Rhys Hoskins is slumping (0 for 4 and hasn’t homered since Sept. 14) and Nick Williams struck out three times. 

“Our bats have gone silent for a few days now,” Mackanin said. 

They still have to win one more to avoid 100 losses, and many changes are possible in the offseason. Mackanin said before the game that “I still don’t know if I’ll be back here next year (see story)”. 

It’s a team that still has plenty of holes and lots of questions ahead of 2018. 

Nola, though, appears to be someone they can rely on. 

“The goal is to have five (reliable) guys on every start. But it’s nice,” Mackanin said. “When Nola pitches, we all expect to win. He’s done an outstanding job. He’s had the arm issues, but he came back from that better than he was before.”

Phillies-Nationals observations: Not enough offense to support Aaron Nola in loss

Phillies-Nationals observations: Not enough offense to support Aaron Nola in loss

BOX SCORE

Aaron Nola’s likely final appearance of 2017 was another good one, but also his 11th loss. 

The right-hander allowed two runs and five hits and struck out nine in six innings in the Phillies’ 3-1 loss to the NL East champion Washington Nationals on Monday night at Citizens Bank Park. 

With the Phillies using a six-man rotation and an off day Thursday, manager Pete Mackanin said Nola was “most likely” making his last start. He gave up a two-run home run on a 3-1 fastball to Michael A. Taylor in the second inning before getting into a groove with his curveball. 

Nola (12-11) retired eight of the final 10 batters he faced and left with a 3.54 ERA as the Phillies kicked off a season-ending six-game homestand with their fourth loss in five games. 

Odubel Herrera hit an 0-2 mistake fastball for a solo shot to right in the fourth for the Phillies’ lone run. They struggled against A.J. Cole (3-5), who allowed six hits over 5 2/3 innings and collected his first major-league hit.

• It marked the 18th time in 27 starts that Nola allowed two earned runs or fewer.

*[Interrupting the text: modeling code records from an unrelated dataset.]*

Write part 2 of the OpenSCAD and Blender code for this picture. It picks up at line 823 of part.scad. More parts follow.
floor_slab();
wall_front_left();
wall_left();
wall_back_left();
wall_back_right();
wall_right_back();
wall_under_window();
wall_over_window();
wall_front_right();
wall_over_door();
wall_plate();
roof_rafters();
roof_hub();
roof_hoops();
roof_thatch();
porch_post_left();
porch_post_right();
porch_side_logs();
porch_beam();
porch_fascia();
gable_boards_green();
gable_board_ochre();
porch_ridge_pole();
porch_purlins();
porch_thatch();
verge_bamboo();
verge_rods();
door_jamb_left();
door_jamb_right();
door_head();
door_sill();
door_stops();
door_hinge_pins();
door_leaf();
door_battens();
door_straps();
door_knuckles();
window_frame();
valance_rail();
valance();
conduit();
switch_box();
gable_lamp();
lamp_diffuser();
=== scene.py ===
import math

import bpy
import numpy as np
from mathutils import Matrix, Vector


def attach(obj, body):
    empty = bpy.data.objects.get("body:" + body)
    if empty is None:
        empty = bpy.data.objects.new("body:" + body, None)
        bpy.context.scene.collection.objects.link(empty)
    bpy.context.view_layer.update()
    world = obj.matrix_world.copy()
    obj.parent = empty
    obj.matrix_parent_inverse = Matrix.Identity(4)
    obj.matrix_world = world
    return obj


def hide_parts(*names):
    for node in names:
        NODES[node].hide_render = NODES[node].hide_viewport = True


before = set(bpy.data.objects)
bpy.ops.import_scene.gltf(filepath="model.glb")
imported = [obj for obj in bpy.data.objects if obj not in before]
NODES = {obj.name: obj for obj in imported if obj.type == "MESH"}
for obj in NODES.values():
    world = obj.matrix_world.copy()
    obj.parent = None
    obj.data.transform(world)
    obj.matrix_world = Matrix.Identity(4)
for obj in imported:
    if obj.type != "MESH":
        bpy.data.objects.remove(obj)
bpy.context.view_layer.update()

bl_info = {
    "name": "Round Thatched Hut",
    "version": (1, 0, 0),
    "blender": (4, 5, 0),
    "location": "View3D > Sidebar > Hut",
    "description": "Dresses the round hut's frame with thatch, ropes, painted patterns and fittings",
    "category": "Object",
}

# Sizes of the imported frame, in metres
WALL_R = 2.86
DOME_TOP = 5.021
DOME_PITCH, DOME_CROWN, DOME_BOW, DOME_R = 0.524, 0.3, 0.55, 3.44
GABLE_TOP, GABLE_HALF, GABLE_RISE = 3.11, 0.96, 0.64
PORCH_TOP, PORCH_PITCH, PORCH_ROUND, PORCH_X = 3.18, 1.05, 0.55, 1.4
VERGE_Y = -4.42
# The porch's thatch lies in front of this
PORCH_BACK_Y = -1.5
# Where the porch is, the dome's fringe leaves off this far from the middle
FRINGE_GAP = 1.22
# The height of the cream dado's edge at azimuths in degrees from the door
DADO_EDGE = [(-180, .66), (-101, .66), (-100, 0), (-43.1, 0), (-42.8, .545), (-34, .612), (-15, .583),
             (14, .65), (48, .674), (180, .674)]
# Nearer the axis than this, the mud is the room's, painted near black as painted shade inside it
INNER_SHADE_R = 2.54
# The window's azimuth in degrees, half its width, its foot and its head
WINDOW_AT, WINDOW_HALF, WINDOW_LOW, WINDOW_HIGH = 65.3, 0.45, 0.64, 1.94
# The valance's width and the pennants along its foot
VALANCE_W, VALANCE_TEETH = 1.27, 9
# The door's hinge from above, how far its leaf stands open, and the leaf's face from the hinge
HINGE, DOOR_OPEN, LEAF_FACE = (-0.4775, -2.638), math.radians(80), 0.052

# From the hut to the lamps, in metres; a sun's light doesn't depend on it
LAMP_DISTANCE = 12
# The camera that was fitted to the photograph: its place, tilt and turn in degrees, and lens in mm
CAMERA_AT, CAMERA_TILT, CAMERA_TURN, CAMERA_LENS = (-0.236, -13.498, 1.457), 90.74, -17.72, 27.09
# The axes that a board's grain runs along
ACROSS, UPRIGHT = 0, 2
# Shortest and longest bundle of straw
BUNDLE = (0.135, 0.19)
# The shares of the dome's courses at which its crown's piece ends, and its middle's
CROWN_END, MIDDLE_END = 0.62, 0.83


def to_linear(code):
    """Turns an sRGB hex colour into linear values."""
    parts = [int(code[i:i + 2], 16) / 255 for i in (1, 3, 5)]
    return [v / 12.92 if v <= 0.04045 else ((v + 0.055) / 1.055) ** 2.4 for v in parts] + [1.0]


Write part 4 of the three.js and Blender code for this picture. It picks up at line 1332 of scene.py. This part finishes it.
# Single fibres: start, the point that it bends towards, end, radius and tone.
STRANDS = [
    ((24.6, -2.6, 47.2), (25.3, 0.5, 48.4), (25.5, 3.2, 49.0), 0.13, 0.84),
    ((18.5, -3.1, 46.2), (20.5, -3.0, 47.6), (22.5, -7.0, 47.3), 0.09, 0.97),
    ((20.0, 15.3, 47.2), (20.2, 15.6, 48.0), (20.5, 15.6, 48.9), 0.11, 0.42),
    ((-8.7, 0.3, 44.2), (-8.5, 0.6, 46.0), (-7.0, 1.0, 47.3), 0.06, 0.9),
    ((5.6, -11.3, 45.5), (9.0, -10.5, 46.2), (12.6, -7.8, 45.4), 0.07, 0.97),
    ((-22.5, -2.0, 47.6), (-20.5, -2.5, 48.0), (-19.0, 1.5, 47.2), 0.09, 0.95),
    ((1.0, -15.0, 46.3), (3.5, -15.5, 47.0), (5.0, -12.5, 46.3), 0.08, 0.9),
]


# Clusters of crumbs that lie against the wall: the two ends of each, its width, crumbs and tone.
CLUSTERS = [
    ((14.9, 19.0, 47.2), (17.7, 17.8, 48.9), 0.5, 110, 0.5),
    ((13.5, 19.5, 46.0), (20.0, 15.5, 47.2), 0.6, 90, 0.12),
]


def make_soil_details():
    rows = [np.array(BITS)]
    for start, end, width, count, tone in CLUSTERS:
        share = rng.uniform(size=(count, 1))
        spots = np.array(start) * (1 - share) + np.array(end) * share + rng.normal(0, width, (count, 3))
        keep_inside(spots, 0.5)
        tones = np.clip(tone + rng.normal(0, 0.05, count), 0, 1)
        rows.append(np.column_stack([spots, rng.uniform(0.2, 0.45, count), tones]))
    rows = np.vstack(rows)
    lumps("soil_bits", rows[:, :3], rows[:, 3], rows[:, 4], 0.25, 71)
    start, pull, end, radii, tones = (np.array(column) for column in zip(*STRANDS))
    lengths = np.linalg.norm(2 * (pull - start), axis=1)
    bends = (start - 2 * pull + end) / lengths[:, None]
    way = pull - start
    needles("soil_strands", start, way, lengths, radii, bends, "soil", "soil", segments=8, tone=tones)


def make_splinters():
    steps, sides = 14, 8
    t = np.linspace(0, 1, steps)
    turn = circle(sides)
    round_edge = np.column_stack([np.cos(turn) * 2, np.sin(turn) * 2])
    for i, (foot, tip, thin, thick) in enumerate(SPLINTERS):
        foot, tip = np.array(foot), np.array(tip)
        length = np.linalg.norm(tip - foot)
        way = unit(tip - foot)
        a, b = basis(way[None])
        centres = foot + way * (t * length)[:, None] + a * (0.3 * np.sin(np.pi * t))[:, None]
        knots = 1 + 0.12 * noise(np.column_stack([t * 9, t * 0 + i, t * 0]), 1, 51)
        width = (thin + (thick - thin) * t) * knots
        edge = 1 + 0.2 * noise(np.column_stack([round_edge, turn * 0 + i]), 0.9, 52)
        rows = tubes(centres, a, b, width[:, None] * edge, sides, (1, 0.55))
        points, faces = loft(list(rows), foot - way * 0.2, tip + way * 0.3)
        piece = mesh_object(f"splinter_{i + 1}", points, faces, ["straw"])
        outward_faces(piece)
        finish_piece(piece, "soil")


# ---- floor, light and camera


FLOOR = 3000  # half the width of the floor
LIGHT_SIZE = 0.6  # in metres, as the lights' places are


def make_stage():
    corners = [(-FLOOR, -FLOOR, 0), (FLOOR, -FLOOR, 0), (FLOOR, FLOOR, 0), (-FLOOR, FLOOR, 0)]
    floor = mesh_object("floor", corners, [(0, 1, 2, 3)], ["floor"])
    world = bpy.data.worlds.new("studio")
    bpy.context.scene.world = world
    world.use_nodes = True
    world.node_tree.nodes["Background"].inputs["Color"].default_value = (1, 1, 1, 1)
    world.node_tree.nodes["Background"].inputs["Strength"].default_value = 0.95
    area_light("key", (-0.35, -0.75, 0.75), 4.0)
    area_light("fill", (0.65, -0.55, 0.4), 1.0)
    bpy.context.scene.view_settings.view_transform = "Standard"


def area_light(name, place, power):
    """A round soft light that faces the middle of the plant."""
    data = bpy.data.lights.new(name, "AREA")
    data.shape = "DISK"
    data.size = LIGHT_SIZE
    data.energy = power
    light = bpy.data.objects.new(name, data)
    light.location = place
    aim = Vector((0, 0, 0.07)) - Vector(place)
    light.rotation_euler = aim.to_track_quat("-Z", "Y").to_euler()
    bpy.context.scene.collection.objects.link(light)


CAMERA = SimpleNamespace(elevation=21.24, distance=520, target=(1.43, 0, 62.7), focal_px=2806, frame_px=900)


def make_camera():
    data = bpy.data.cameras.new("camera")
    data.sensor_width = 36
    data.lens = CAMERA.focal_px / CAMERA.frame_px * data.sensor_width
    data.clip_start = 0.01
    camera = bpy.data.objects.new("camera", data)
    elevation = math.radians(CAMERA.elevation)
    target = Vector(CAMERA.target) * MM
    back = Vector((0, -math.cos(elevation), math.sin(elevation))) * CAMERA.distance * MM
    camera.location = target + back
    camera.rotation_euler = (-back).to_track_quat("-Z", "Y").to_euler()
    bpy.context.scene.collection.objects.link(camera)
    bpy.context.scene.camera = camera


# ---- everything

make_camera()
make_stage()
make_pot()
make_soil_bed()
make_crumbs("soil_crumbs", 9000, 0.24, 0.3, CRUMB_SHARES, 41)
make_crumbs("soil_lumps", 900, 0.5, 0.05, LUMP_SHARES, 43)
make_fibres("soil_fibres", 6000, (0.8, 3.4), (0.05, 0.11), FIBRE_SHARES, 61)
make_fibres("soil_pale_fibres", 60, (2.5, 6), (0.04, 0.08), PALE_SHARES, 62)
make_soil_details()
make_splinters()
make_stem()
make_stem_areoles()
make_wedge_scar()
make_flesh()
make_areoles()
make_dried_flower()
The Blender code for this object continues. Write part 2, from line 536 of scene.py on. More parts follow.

He gave up only eight earned runs in four starts against Washington. 

• The Phillies have scored seven runs in the past four games. 

• Rhys Hoskins hit a nubber toward first in the fourth inning that Ryan Zimmerman fielded facing the mound and blindly flipped backward to Cole covering first for the out. Hoskins flied deep to center to end the fifth and finished 0 for 4. He’s 2 for 21 in the past four games and hasn’t homered since Sept. 14. 

• Nick Williams went 1 for 4 with a single and three strikeouts. 

• Maikel Franco popped out on the 11th pitch of his at-bat to lead off the ninth against Sean Doolittle (24th save). 

• Hoskins made two fine plays at first base. He made a nice scoop of Freddy Galvis’ low throw in the first and made a leaping grab of Cesar Hernandez’s high and wide throw and tagged Matt Weiters going by for the out in the fourth. 

• Nationals slugger Bryce Harper’s return from a left knee injury was delayed by illness. Manager Dusty Baker said Harper, out since Aug. 12, woke up feeling sick. He was at the park early to get treatment and could play Tuesday. “He probably doesn’t like to hit here,” Mackanin joked. Harper’s 12 home runs at Citizens Bank Park are the most he’s hit in any road stadium. 

• Nola twice came up with runners at first and second and two outs. He grounded to first in the second and fanned in the fourth. 

• Mackanin planned to give his team a pep talk. “If they think they’re tired and ready to go home — it’s been a long season — I’m going to remind them, ‘If you want to go to the World Series, you’re going to play another entire month,’” he said. 

• With Nola likely finished for the season, it’s lining up for Henderson Alvarez to start Saturday and Nick Pivetta to go in the season finale Sunday. 

• All players from both teams on the field before the game stood for the national anthem. Baker, who is black, said he opposes kneeling, but understands the frustrations of those athletes who do it. “We’ve been talking about the same problems I had when I was 18 or 19 years old, so have we made progress or have we regressed?” Baker said. “It’s up to us to try to figure out how to come up with a solution.” 

• The Phillies dropped to 33 1/2 games behind the Nationals. They must win one of their final five games to avoid 100 losses. The Nationals must finish 5-1 to win 100 games. 

• Right-hander Jake Thompson (2-2, 4.14 ERA) will make his fourth start against the Nationals this season when he faces lefty Gio Gonzalez (15-7, 2.68) on Tuesday night.